SLIFF 2017 Review- BERNARD AND HUEY
BERNARD AND HUEY screens as part of the 26th Annual Whitaker St. Louis International Film Festival on Sunday, November 5 at 6 PM at landmark’s Tivoli Theatre. For ticket information click HERE
Here’s a rarity. It’s a live-action feature film based on a comic that doesn’t involve brawny men in armored tights wailing on each other (and taking out entire city blocks). That’s because it’s based on a newspaper/magazine comic panel (like “The Far Side”) rather than those brightly colored page-turners from Marvel and DC. This is the brainchild of celebrated cartoonist Jules Feiffer, and uses recurring characters from the pages of the Village Voice and Playboy, spanning thirty years. When we first meet BERNARD AND HUEY, they’re in their early twenties, always on the make (or in their language “looking to make out”). Bespectacled, nebbishy Bernard is bemoaning his last lady, while brunt, surly Huey offers his “lil’ black book” while commenting on any female prospect within his scope of vision. From those first moments we know we’re in Feiffer territory with dialogue so similar to the exchanges between Jonathan and Sandy in the iconic 1971 classic CARNAL KNOWLEDGE. Jump to the present day and nearly 50 year-old Bernie (Jim Rash) has amassed much of said knowledge as a single book editor whose spartan apartment practically has a revolving bedroom door. Then we catch up with Huey (David Koechner), drunk, overweight, slovenly, as he’s being hauled back to his wife by his graphic novelist daughter Zelda (Mae Whitman). He escapes her clutches and heads right to a very stunned old bud Bernie. As the two re-connect, Huey sets up “shop” in Bernie’s pad, and while Bernie begins an ill-advised affair with Zelda, Huey gets his “mojo” back with several ladies including Bernie’s co-worker Mona (Nancy Travis) and his recent ex Roz (Sasha Alexander), an “age appropriate” therapist. When Zelda proves to be her father’s daughter,it’s Bernard that flounders in the “make out” scene.

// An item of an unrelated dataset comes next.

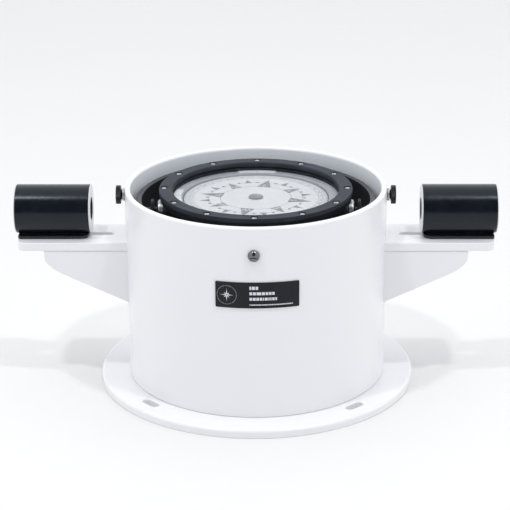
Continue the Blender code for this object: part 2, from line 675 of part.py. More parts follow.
def build_card(card_axis, card_white, grey, brass, magnet_steel):
    """The card on its hub and float, with two magnets along its north-south line, which lies on X."""
    placing = {"place": GIMBAL_CENTRE, "parent": card_axis}
    low, high = CARD_Z
    card_z = (low - GIMBAL_Z, high - GIMBAL_Z)
    plain_ring("compass_card", (HUB_R + GAP, CARD_R), card_z, LARGE, card_white, **placing)
    brim = high + GAP
    hub = [
        (0, STEM_TIP_Z + JEWEL_CLEARANCE),
        (HUB_MOUTH_R, STEM_TIP_Z - HUB_DEPTH),
        (HUB_R, STEM_TIP_Z - HUB_DEPTH),
        (HUB_R, brim),
        (CAP_R, brim),
        (CAP_R, brim + CAP_RIM),
        *[(radius, brim + rise) for radius, rise in CAP_CROWN],
    ]
    turned_solid("card_cap", [(r, z - GIMBAL_Z) for r, z in hub], SMALL, grey, **placing)
    float_profile = [
        (HUB_R + GAP, low - GAP),
        (HUB_R + GAP, FLOAT_SIDE_Z[1]),
        (FLOAT_FOOT_R[0], FLOAT_LOW_Z),
        (FLOAT_FOOT_R[1], FLOAT_LOW_Z),
        (FLOAT_R, FLOAT_SIDE_Z[0]),
        (FLOAT_R, FLOAT_SIDE_Z[1]),
        (FLOAT_TOP_R, low - GAP),
    ]
    turned_ring("card_float", [(r, z - GIMBAL_Z) for r, z in float_profile], MEDIUM, brass, **placing)
    half = MAGNET_LENGTH / 2
    bar = [(0, -half), (MAGNET_R, -half), (MAGNET_R, half), (0, half)]
    for name, y in (("card_magnet_forward", MAGNET_OFFSET), ("card_magnet_after", -MAGNET_OFFSET)):
        bar_placing = {"place": (0, y, MAGNET_Z), "turn": OUTWARD["starboard"], "parent": card_axis}
        turned_solid(name, bar, TINY, magnet_steel, **bar_placing)


def build_knob(side, black, steel):
    """A thumb screw through the tube's wall, with its washer."""
    axis = make_axis(f"knob_{side}_turn", (0, 0, KNOB_Z))
    placing = {"place": (0, 0, KNOB_Z), "turn": OUTWARD[side]}
    near, far = KNOB_SPAN
    tip = TUBE_INNER_R + KNOB_TIP_INSET
    boss = near - KNOB_BOSS_THICK
    profile = [
        (0, tip),
        (BOLT_R, tip),
        (BOLT_R, boss),
        (KNOB_BOSS_R, boss),
        (KNOB_BOSS_R, near),
        (KNOB_R, near),
        (KNOB_R, far - KNOB_CHAMFER[1]),
        (KNOB_R - KNOB_CHAMFER[0], far),
        (0, far),
    ]
    turned_solid(f"side_knob_{side}", profile, SMALL, black, parent=axis, **placing)
    washer_span = (TUBE_OUTER_R + GAP, boss - GAP)
    plain_ring(f"knob_washer_{side}", (BOLT_R + GAP, WASHER_R), washer_span, SMALL, steel, **placing)


def build_label(black):
    """The name plate, bent to the tube."""
    inner = TUBE_OUTER_R + GAP
    low, high = LABEL_Z
    start, end = LABEL_AZIMUTH - LABEL_HALF_ANGLE, LABEL_AZIMUTH + LABEL_HALF_ANGLE
    outline = arc((0, 0), inner + LABEL_THICK, start, end, 12) + arc((0, 0), inner, end, start, 12)
    make_object("label_plate", prism_mesh(outline, low, high), black, smooth=False)


def build_magnet_chamber(white, brass, magnet_steel):
    """The tray on the flange, with the heeling magnet in its bucket, which slides in an upright tube."""
    low = FLANGE_THICK + GAP
    top = low + TRAY_THICK
    plain_ring("magnet_tray", (HEELING_TUBE_R[1], TUBE_INNER_R - 2 * GAP), (low, top), LARGE, white)
    inner, outer = HEELING_TUBE_R
    base = top + GAP
    tube_profile = [
        (inner, base),
        (HEELING_FLANGE_R, base),
        (HEELING_FLANGE_R, base + HEELING_FLANGE_THICK),
        (outer, base + HEELING_FLANGE_THICK),
        (outer, HEELING_TUBE_TOP),
        (inner, HEELING_TUBE_TOP),
    ]
    turned_ring("heeling_tube", tube_profile, SMALL, brass)
    bucket_low, bucket_high = BUCKET_Z
    axis = make_axis("heeling_bucket_slide", (0, 0, bucket_low))
    placing = {"place": axis.location.copy(), "parent": axis}
    depth = bucket_high - bucket_low
    cup = [
        (0, 0),
        (BUCKET_R[1], 0),
        (BUCKET_R[1], depth),
        (BUCKET_R[0], depth),
        (BUCKET_R[0], BUCKET_FLOOR),
        (0, BUCKET_FLOOR),
    ]
    turned_solid("heeling_bucket", cup, SMALL, brass, **placing)
    rod_low, rod_high = BUCKET_FLOOR + GAP, depth - HEELING_MAGNET_INSET
    rod = [(0, rod_low), (HEELING_MAGNET_R, rod_low), (HEELING_MAGNET_R, rod_high), (0, rod_high)]
    turned_solid("heeling_magnet", rod, TINY, magnet_steel, **placing)


def main():
    clear_scene()
    white_paint = make_material("white_paint", (0.82, 0.83, 0.86), 0.30)
    black_paint = make_material("black_paint", (0.012, 0.013, 0.016), 0.32)
    bezel_black = make_material("satin_black", (0.035, 0.036, 0.042), 0.42)
    ring_paint = make_material("ring_black", (0.030, 0.032, 0.038), 0.40)
    plate_grey = make_material("plate_grey", (0.30, 0.31, 0.35), 0.45)
    card_white = make_material("card_white", (0.72, 0.74, 0.78), 0.50)
    steel = make_material("stainless_steel", (0.62, 0.62, 0.64), 0.22, 1.0)
    brass = make_material("brass", (0.60, 0.42, 0.18), 0.30, 1.0)
    magnet_steel = make_material("magnet_steel", (0.25, 0.25, 0.27), 0.35, 1.0)
    lead = make_material("lead", (0.22, 0.23, 0.25), 0.55, 1.0)
    rubber = make_material("rubber", (0.02, 0.02, 0.02), 0.70)
    glass = make_material("glass", (0.90, 0.93, 0.95), 0.03)
    label_black = make_material("label_black", (0.015, 0.016, 0.022), 0.25)

    build_binnacle(white_paint)
    for side, sign in SIDES.items():
        build_bracket(side, sign, white_paint)
        build_corrector(side, sign, black_paint, white_paint, steel)
        build_knob(side, black_paint, steel)
    build_label(label_black)
    build_magnet_chamber(white_paint, brass, magnet_steel)

    ring_axis = make_axis("gimbal_ring_tilt", GIMBAL_CENTRE)
    bowl_axis = make_axis("bowl_tilt", GIMBAL_CENTRE)
    card_axis = make_axis("card_turn", GIMBAL_CENTRE)
    build_gimbal_ring(ring_axis, ring_paint, brass, steel)
    build_bowl(bowl_axis, bezel_black, steel, brass, glass, rubber, lead)
    build_lubber(bowl_axis, plate_grey, white_paint)
    build_card(card_axis, card_white, plate_grey, brass, magnet_steel)


main()
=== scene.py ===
"""The looks of a ship's compass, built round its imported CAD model.

Metres, +Z up, +X to starboard, +Y ahead, the origin on the tube's axis under the flange. A piece's mesh
lies in that frame and its object sits at the origin, apart from the bezel's screws, which share one mesh.
"""

import json
import math

import bmesh
import bpy
from mathutils import Matrix, Vector

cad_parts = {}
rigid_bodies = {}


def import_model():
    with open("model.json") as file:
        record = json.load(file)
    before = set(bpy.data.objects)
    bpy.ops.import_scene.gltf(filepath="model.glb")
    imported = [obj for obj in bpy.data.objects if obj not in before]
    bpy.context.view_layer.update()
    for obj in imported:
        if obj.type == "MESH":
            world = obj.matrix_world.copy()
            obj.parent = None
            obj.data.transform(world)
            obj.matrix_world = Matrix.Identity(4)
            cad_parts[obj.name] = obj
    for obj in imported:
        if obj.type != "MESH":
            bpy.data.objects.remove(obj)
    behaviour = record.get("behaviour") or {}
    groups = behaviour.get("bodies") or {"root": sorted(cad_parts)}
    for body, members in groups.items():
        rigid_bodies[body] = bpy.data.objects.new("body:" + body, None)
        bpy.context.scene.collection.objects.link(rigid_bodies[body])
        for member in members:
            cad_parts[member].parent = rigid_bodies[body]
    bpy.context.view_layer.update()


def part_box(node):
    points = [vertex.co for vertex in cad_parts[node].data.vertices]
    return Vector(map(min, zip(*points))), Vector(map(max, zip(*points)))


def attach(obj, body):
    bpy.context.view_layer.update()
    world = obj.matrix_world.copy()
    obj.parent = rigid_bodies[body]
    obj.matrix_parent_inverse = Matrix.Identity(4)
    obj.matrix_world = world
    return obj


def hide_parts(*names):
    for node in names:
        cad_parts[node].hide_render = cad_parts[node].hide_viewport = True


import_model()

# Sizes that a node's box doesn't give, as in the CAD source
FLANGE_INNER_R = 0.1180
FLANGE_EDGE_R = 0.0030
FLANGE_SLOT = (0.0220, 0.0090)
FLANGE_SLOT_R = 0.1480
FLANGE_SLOT_AZIMUTH = 43.3
TUBE_INNER_R = 0.1308
SHELF_CORNER_R = 0.0095
SHELF_SLOT_X = (0.1505, 0.2330)
SHELF_SLOT_WIDTH = 0.0076
CHEEK_DROP_Z = 0.1430
CHEEK_KNEE = (0.2000, 0.1224)
CHEEK_FOOT = (0.1340, 0.0916)
CORE_BORE_R = 0.01125
CRADLE_HALF_WIDTH = 0.0100
FOOT_THICK = 0.0030
FOOT_INNER_CORNER_R = 0.0085
FOOT_OUTER_CORNER_R = 0.0025
GIMBAL_Z = 0.1840
RING_INNER_R = 0.1193
PIVOT_R = 0.0035
BOLT_R = 0.0030
BEZEL_INNER_R = 0.0868
SCREW_COUNT = 12
SCREW_CIRCLE_R = 0.0957
SCREW_RECESS_R = 0.0040
SCREW_RECESS_DEPTH = 0.0014
SCREW_HOLE_R = 0.0021
BOWL_R = 0.0970
BOWL_HOLE_R = 0.0053
BOWL_LEDGE_R = 0.0840
BOWL_RIM_R = 0.1000
BREATHER_R = 0.0015
BREATHER_PLACE = (0.0470, 0.0046)
LABEL_AZIMUTH = math.radians(-88.6)
LABEL_HALF_WIDTH = 0.0420
LUBBER_PLATE_R = (0.0782, 0.0862)
CARD_NORTH = 167.4
CARD_BORE_R = 0.0043
HEELING_TUBE_R = (0.0145, 0.0167)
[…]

Director Dan Mirvish expertly capture the Big Apple vibe as the two main characters wander endless streets and debate at countless dives and diners. Rash and Koechner are an engaging unlikely pair who know just the right “buttons” to push with each other (at times there’s a palpable air of potential violence in these encounters). The women here are more than just mere conquests or obstacles, really delivering a sharp verbal “smack-down” to their crude “come-ons (especially Huey). Whitman, in particular. is quite convincing as an artist that believes she just needs the right break, while not accepting any form of criticism about her gruesome imagery (all concern distorting of a certain organ). For fans of the formidable Feiffer, BERNARD AND HUEY is a must movie date.